Install dependencies

In [None]:
!pip install langchain==0.0.189
!pip install pinecone-client
!pip install openai
!pip install tiktoken
!pip install nest_asyncio

Set up OpenAI API key

In [None]:
import os
os.environ["OPENAI_API_KEY"] = "OPENAI_API_KEY"

Set up Pinecone API keys

In [None]:
import pinecone

# initialize pinecone
pinecone.init(
    api_key="PINECONE_API_KEY",  # find at app.pinecone.io
    environment="ENVIRONMENT_NAME"  # next to api key in console
)

# Index

**Load data from Web**

Extends from the WebBaseLoader, this will load a sitemap from a given URL, and then scrape and load all the pages in the sitemap, returning each page as a document.

The scraping is done concurrently, using WebBaseLoader. There are reasonable limits to concurrent requests, defaulting to 2 per second.
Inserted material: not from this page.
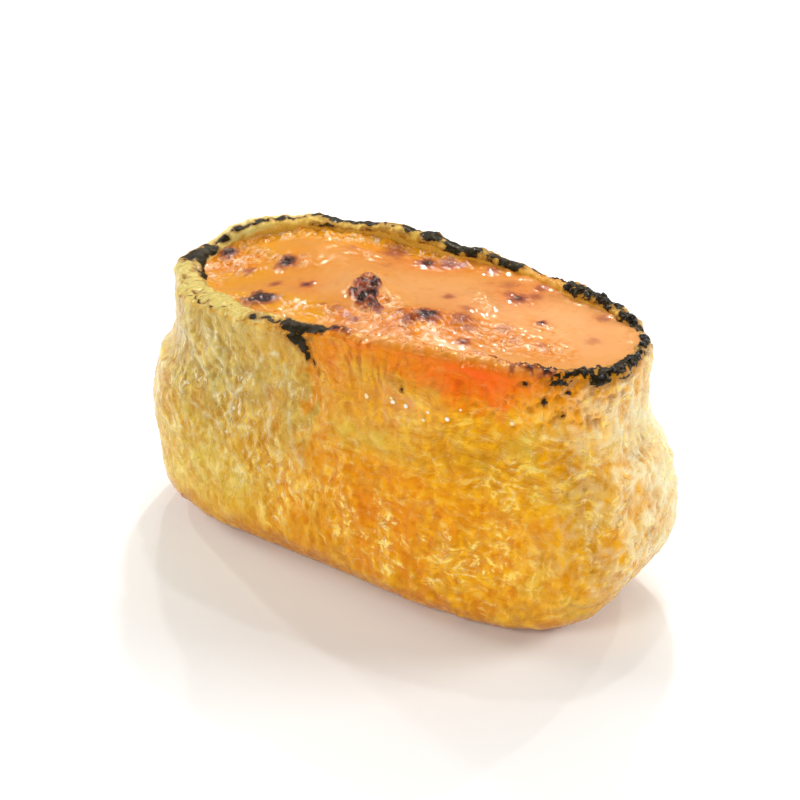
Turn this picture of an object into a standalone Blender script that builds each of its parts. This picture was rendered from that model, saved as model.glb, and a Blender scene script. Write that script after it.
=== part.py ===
"""Inari sushi: an open pouch of fried tofu skin, filled to just under its rim with a seared, creamy filling.

Run with: blender --background --python part.py
Metres, +Z up. The origin is the middle of the flat base. +X runs along the pouch, and -Y is its long front side.
Directions are angles about Z: 0 is +X, 90 the back, 180 -X and 270 the front.
"""

import math

import bmesh
import bpy
from mathutils import Vector

# Driving dimensions
LENGTH = 0.071  # end to end, over the low corners of the pouch
WIDTH = 0.0313  # front to back, over the belly
HEIGHT = 0.0369  # base to the mean height of the rim
SKIN = 0.0023  # mean thickness of the tofu skin
CLEARANCE = 0.0003  # between the skin and what it holds

# The pouch's proportions
END_CORNER_PUSH = 0.0034  # how far the tucked corner at the +X end stands out
BASE_INSET = 0.175 * WIDTH  # how far the flat base lies inside the belly's outline
FOOT_HEIGHT = 0.20 * HEIGHT  # where the rounded foot has become the wall
NECK_INSET = (0.0010, 0.0018)  # how far the wall draws in above the belly, at the ends and at the sides
BASE_POWER = 3.7  # squareness of the outline: 2 is an ellipse
RIM_POWER = 2.2
RIM_SHIFT = (0.0026, -0.0008)  # the mouth leans towards +X and the front
RIM_TWIST = math.radians(1.8)  # and is turned a little about Z
RIM_BEVEL = 0.0006

# Lobes pushed out of the wall: direction and spread in degrees, middle and spread in shares of the height, push
LOBES = (
    (2, 24, 0.36, 0.20, END_CORNER_PUSH),  # tucked corner at the +X end
    (345, 18, 0.20, 0.12, 0.0003),  # its foot, at the front
    (182, 24, 0.36, 0.16, 0.0006),  # tucked corner at the -X end
    (178, 26, 0.80, 0.18, -0.0006),  # and the draw above it
    (236, 26, 0.95, 0.30, 0.0021),  # mouth bulging at the front left
    (272, 20, 0.50, 0.30, -0.0010),  # flattened long front
    (325, 22, 1.00, 0.30, 0.0004),  # mouth at the front right
    (84, 30, 0.50, 0.30, 0.0008),  # belly of the back
)
# Soft upright folds round the wall: folds in a turn, depth, direction of a crest in degrees
FOLDS = ((7, 0.00022, 340), (12, 0.00018, 253), (19, 0.00012, 10))
# Waves of the rim: waves in a turn, height, direction of a crest in degrees
RIM_SWELL = ((1, 0.0014, 25), (2, 0.0010, 110), (3, 0.0003, 19))  # the filling's edge follows these
RIM_RIPPLE = ((8, 0.0002, 60), (13, 0.00012, 15))  # and not these
# Thickness of the skin: its share more or less, direction where it is thickest in degrees
SKIN_SWING = (0.28, 195)

# Top of the filling
EDGE_DROP = 0.0012  # its edge under the rim, on average
EDGE_DROP_SWING = (0.0007, 140)  # how much lower it is at that direction, in degrees, and higher opposite
MIDDLE_HEIGHT = 0.0364
# Mounds and hollows on it: x, y, radius, height
MOUNDS = (
    (-0.0020, -0.0015, 0.0021, 0.0019),  # seared lump in the middle
    (0.0090, -0.0040, 0.0055, 0.0009),
    (-0.0170, 0.0020, 0.0060, 0.0006),
    (-0.0120, -0.0100, 0.0030, 0.0008),
    (0.0020, 0.0070, 0.0060, -0.0004),
)

# Mesh density: rings from the middle of the base up to the rim, and points round
SEGMENTS = 72
BASE_RINGS = 2
FOOT_RINGS = 4
WALL_RINGS = 9
RINGS = BASE_RINGS + FOOT_RINGS + WALL_RINGS
TOP_GATHER = 1.3  # above 1, the rings of the filling's top lie closer together towards its middle
NORMAL_STEP = 0.06  # how far apart, in radians and in rings, points are taken to find the way out of the wall

TOFU_COLOUR = (0.83, 0.56, 0.17, 1.0)
SAUCE_COLOUR = (0.90, 0.41, 0.12, 1.0)


def soft_step(value, low, high):
    """0 below low and 1 above high, with a soft ramp between."""
    share = min(1.0, max(0.0, (value - low) / (high - low)))
    return share * share * (3.0 - 2.0 * share)


def bell(distance, spread):
    """1 in the middle of a lobe, falling softly away."""
    return math.exp(-0.5 * (distance / spread) ** 2)


def swing(angle, direction):
    """1 towards a direction in degrees and -1 away from it."""
    return math.cos(angle - math.radians(direction))


def squared_oval(angle, half_length, half_width, power):
    """A point of a squared oval round the origin, and the way out of it there."""
    cosine, sine = math.cos(angle), math.sin(angle)
    point = Vector((
        half_length * math.copysign(abs(cosine) ** (2.0 / power), cosine),
        half_width * math.copysign(abs(sine) ** (2.0 / power), sine),
    ))
    return point, Vector((cosine / half_length, sine / half_width)).normalized()


def wave(angle, waves):
    """Sum of waves round the pouch, each given as waves in a turn, height, and direction of a crest in degrees."""
    return sum(rise * math.cos(count * (angle - math.radians(crest))) for count, rise, crest in waves)


def rim_height(angle):
    return HEIGHT + wave(angle, RIM_SWELL + RIM_RIPPLE)


def filling_level(angle):
    """Height of the filling's edge, under the rim."""
    return HEIGHT + wave(angle, RIM_SWELL) - EDGE_DROP - EDGE_DROP_SWING[0] * swing(angle, EDGE_DROP_SWING[1])


def skin_depth(angle):
    return SKIN * (1.0 + SKIN_SWING[0] * swing(angle, SKIN_SWING[1]))


def wall_push(angle, up):
    """How far lobes and folds move the wall outwards, at a direction and a share of the height."""
    push = wave(angle, FOLDS)
    for direction, spread, middle, tall, size in LOBES:
        turned = math.acos(max(-1.0, min(1.0, swing(angle, direction))))
        push += size * bell(turned, math.radians(spread)) * bell(up - middle, tall)
    return push * soft_step(up, 0.0, FOOT_HEIGHT / HEIGHT)


def profile(ring):
    """Inset from the belly's outline, share of the way out from the middle, and height, at a ring of the pouch."""
    if ring <= BASE_RINGS:
        return BASE_INSET, ring / BASE_RINGS, 0.0
    if ring <= BASE_RINGS + FOOT_RINGS:
        bend = 0.5 * math.pi * (ring - BASE_RINGS) / FOOT_RINGS
        return BASE_INSET * (1.0 - math.sin(bend)), 1.0, FOOT_HEIGHT * (1.0 - math.cos(bend))
    climb = (ring - BASE_RINGS - FOOT_RINGS) / WALL_RINGS
    return 0.0, 1.0, FOOT_HEIGHT + climb * (HEIGHT - FOOT_HEIGHT)


def outer_point(angle, ring):
    """A point of the pouch's outside. Rings count up from the middle of the base, and may be fractions."""
    inset, spread, height = profile(ring)
    up = height / HEIGHT
    neck = soft_step(up, 0.40, 0.85)
    point, outwards = squared_oval(
        angle,
        0.5 * (LENGTH - END_CORNER_PUSH) - inset - NECK_INSET[0] * neck,
        0.5 * WIDTH - inset - NECK_INSET[1] * neck,
        BASE_POWER + (RIM_POWER - BASE_POWER) * up,
    )
    plan = spread * point + wall_push(angle, up) * outwards
    turn = RIM_TWIST * up
    return Vector((
        plan.x * math.cos(turn) - plan.y * math.sin(turn) + RIM_SHIFT[0] * up,
        plan.x * math.sin(turn) + plan.y * math.cos(turn) + RIM_SHIFT[1] * up,
        up * rim_height(angle),
    ))


def filling_side(angle, ring):
    """A point of the filling's side or underside: the pouch's outside, moved in by the skin and the clearance."""
    if ring <= 0.0:
        return Vector((0.0, 0.0, skin_depth(angle) + CLEARANCE))
    round_it = outer_point(angle + NORMAL_STEP, ring) - outer_point(angle - NORMAL_STEP, ring)
    up_it = outer_point(angle, min(RINGS, ring + NORMAL_STEP)) - outer_point(angle, ring - NORMAL_STEP)
    outwards = round_it.cross(up_it).normalized()
    return outer_point(angle, ring) - (skin_depth(angle) + CLEARANCE) * outwards


def edge_ring(angle):
    """The ring of the wall, a fraction, at the height of the filling's edge."""
    up = filling_level(angle) / rim_height(angle)
    return RINGS - WALL_RINGS * HEIGHT * (1.0 - up) / (HEIGHT - FOOT_HEIGHT)


def filling_top(angle, inwards):
    """A point of the filling's top, for a share 0 at its edge to 1 in the middle, on the seared lump."""
    inwards = 1.0 - (1.0 - inwards) ** TOP_GATHER
    edge = filling_side(angle, edge_ring(angle))
    middle = Vector((MOUNDS[0][0], MOUNDS[0][1], MIDDLE_HEIGHT))
    point = edge.lerp(middle, inwards)
    level = filling_level(angle)
    point.z = level + (middle.z - level) * soft_step(inwards, 0.0, 1.0)
    for x, y, radius, height in MOUNDS:
        point.z += height * bell(math.hypot(point.x - x, point.y - y), radius) * soft_step(inwards, 0.0, 0.15)
    return point


def add_material(obj, colour, roughness):
    material = bpy.data.materials.new(obj.name)
    material.use_nodes = True
    shader = material.node_tree.nodes["Principled BSDF"]
    shader.inputs["Base Color"].default_value = colour
    shader.inputs["Roughness"].default_value = roughness
    shader.inputs["Metallic"].default_value = 0.0
    obj.data.materials.append(material)


def add_sphere(name, collection, keep_top):
    """A UV sphere with one ring of points for each ring of the pouch, below its equator and above it."""
    form = bmesh.new()
    bmesh.ops.create_uvsphere(form, u_segments=SEGMENTS, v_segments=2 * RINGS, radius=1.0)
    if not keep_top:
        upper = [vertex for vertex in form.verts if vertex.co.z > 0.01]
        bmesh.ops.delete(form, geom=upper, context="VERTS")
    mesh = bpy.data.meshes.new(name)
    form.to_mesh(mesh)
    form.free()
    obj = bpy.data.objects.new(name, mesh)
    collection.objects.link(obj)
    return obj


def place_on_sphere(vertex):
    """Angle about Z of a point of the unit sphere, and its ring from the bottom: RINGS is the equator."""
    latitude = math.asin(max(-1.0, min(1.0, vertex.co.z)))
    return math.atan2(vertex.co.y, vertex.co.x), RINGS * (1.0 + latitude / (0.5 * math.pi))


def make_pouch(collection):
    """The tofu skin: the lower half of a sphere shaped as the pouch's outside and thickened inwards."""
    pouch = add_sphere("pouch", collection, keep_top=False)
    thickness = pouch.vertex_groups.new(name="thickness")
    thickest = SKIN * (1.0 + SKIN_SWING[0])
    for vertex in pouch.data.vertices:
        angle, ring = place_on_sphere(vertex)
        vertex.co = outer_point(angle, min(RINGS, ring))
        thickness.add([vertex.index], skin_depth(angle) / thickest, "REPLACE")
    skin = pouch.modifiers.new("skin", "SOLIDIFY")
    skin.thickness = thickest
    skin.vertex_group = thickness.name
    skin.offset = -1.0
    rim = pouch.modifiers.new("rim", "BEVEL")
    rim.width = RIM_BEVEL
    rim.segments = 2
    rim.limit_method = "ANGLE"
    rim.angle_limit = math.radians(50)
    add_material(pouch, TOFU_COLOUR, 0.45)
    pouch.data.shade_smooth()


def make_filling(collection):
    """What the pouch holds: a sphere whose lower half lines the skin and whose upper half is the seared top."""
    filling = add_sphere("filling", collection, keep_top=True)
    for vertex in filling.data.vertices:
        angle, ring = place_on_sphere(vertex)
        if ring > RINGS - 0.01:
            vertex.co = filling_top(angle, max(0.0, ring / RINGS - 1.0))
        else:
            vertex.co = filling_side(angle, edge_ring(angle) * ring / RINGS)
    add_material(filling, SAUCE_COLOUR, 0.25)
    filling.data.shade_smooth()


def main():
    for obj in list(bpy.data.objects):
        bpy.data.objects.remove(obj)
    collection = bpy.data.collections.new("inari_sushi")
    bpy.context.scene.collection.children.link(collection)
    make_pouch(collection)
    make_filling(collection)


main()
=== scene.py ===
import math

import bmesh
import bpy
import numpy as np
from mathutils import Matrix, Vector, noise
from mathutils.bvhtree import BVHTree


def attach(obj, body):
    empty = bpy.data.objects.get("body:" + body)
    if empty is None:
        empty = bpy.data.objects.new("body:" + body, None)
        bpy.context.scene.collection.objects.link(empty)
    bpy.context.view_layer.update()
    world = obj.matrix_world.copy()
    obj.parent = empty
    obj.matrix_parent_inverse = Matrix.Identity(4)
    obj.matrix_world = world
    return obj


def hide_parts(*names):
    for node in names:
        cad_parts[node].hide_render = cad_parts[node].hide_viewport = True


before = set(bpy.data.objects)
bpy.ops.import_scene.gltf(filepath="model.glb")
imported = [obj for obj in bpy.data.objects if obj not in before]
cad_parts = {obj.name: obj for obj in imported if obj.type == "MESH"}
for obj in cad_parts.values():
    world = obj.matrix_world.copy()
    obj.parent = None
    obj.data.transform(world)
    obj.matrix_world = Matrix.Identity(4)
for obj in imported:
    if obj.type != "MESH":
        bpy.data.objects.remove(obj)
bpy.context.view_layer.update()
mm = 0.001  # shapes are worked out in millimetres and made in metres


# Small helpers

def softStep(low, high, value):
    t = np.clip((value - low) / (high - low), 0.0, 1.0)
    return t * t * (3.0 - 2.0 * t)


def hump(value, middle, spread):
    return np.exp(-(((value - middle) / spread) ** 2))


def bumps(points, size, seed, stretch=(1.0, 1.0, 1.0), octaves=1):
    # smooth noise, about -1 to 1, with bumps about size millimetres apart
    scaled = points / (np.array(stretch) * size) + 19.7 * seed
    flat = scaled.reshape(-1, 3).tolist()
    if octaves == 1:
        values = [noise.noise(p) for p in flat]
    else:
        values = [noise.fractal(p, 0.9, 2.1, octaves) for p in flat]
    return np.array(values).reshape(points.shape[:-1])


def creases(points, size, seed, stretch=(1.0, 1.0, 1.0)):
    # 1 along the borders of crumpled cells, falling to 0 inside them
    scaled = points / (np.array(stretch) * size) + 23.1 * seed
    values = []
    for p in scaled.reshape(-1, 3).tolist():
        near = noise.voronoi(p)[0]
        values.append(near[1] - near[0])
    return 1.0 - np.clip(np.array(values).reshape(points.shape[:-1]) / 0.5, 0.0, 1.0)


def ridges(points, size, seed, stretch=(1.0, 1.0, 1.0), octaves=3):
    # crumpled folds: sharp crests near 1, wide hollows near 0
    total, weight, value = 0.0, 1.0, 0.0
    for octave in range(octaves):
        layer = bumps(points, size / 2.0 ** octave, seed + 0.37 * octave, stretch)
        value = value + weight * (1.0 - np.clip(np.abs(layer) * 2.6, 0.0, 1.0)) ** 1.4
        total += weight
        weight *= 0.55
    return value / total


def blur(grid, rowPasses, columnPasses):
    # columns go round the outline, rows end at the edges
    out = grid.copy()
    for _ in range(columnPasses):
        out = 0.5 * out + 0.25 * (np.roll(out, 1, 1) + np.roll(out, -1, 1))
    for _ in range(rowPasses):
        above = np.concatenate([out[1:], out[-1:]])
        below = np.concatenate([out[:1], out[:-1]])
        out = 0.5 * out + 0.25 * (above + below)
    return out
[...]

Link to the [documentation](https://python.langchain.com/en/latest/modules/indexes/document_loaders/examples/sitemap.html)

In [None]:
# fixes a bug with asyncio and jupyter
import nest_asyncio
nest_asyncio.apply()

from langchain.document_loaders.sitemap import SitemapLoader

loader = SitemapLoader(
    "https://ind.nl/sitemap.xml",
    filter_urls=["https://ind.nl/en"]
)
docs = loader.load()

Fetching pages: 100%|##########| 505/505 [03:19<00:00,  2.53it/s]


**Split the text from docs into smaller chunks**

There are many ways to split the text. We are using the text splitter that is recommended for generic texts. For more ways to slit the text check the [documentation](https://python.langchain.com/en/latest/modules/indexes/text_splitters.html)

In [None]:
from langchain.text_splitter import RecursiveCharacterTextSplitter

text_splitter = RecursiveCharacterTextSplitter(
    chunk_size = 1200,
    chunk_overlap  = 200,
    length_function = len,
)

docs_chunks = text_splitter.split_documents(docs)

Create embeddings

In [None]:
from langchain.embeddings.openai import OpenAIEmbeddings

embeddings = OpenAIEmbeddings()

**Creating a vectorstore**

A vectorstore stores Documents and associated embeddings, and provides fast ways to look up relevant Documents by embeddings.

There are many ways to create a vectorstore. We are going to use Pinecone. For other types of vectorstores visit the [documentation](https://python.langchain.com/en/latest/modules/indexes/vectorstores.html)

First you need to go to [Pinecone](https://www.pinecone.io/) and create an index there. Then type the index name in "index_name"

In [None]:
from langchain.vectorstores import Pinecone

index_name = "ind"

# #create a new index
docsearch = Pinecone.from_documents(docs_chunks, embeddings, index_name=index_name)

# if you already have an index, you can load it like this
#docsearch = Pinecone.from_existing_index(index_name, embeddings)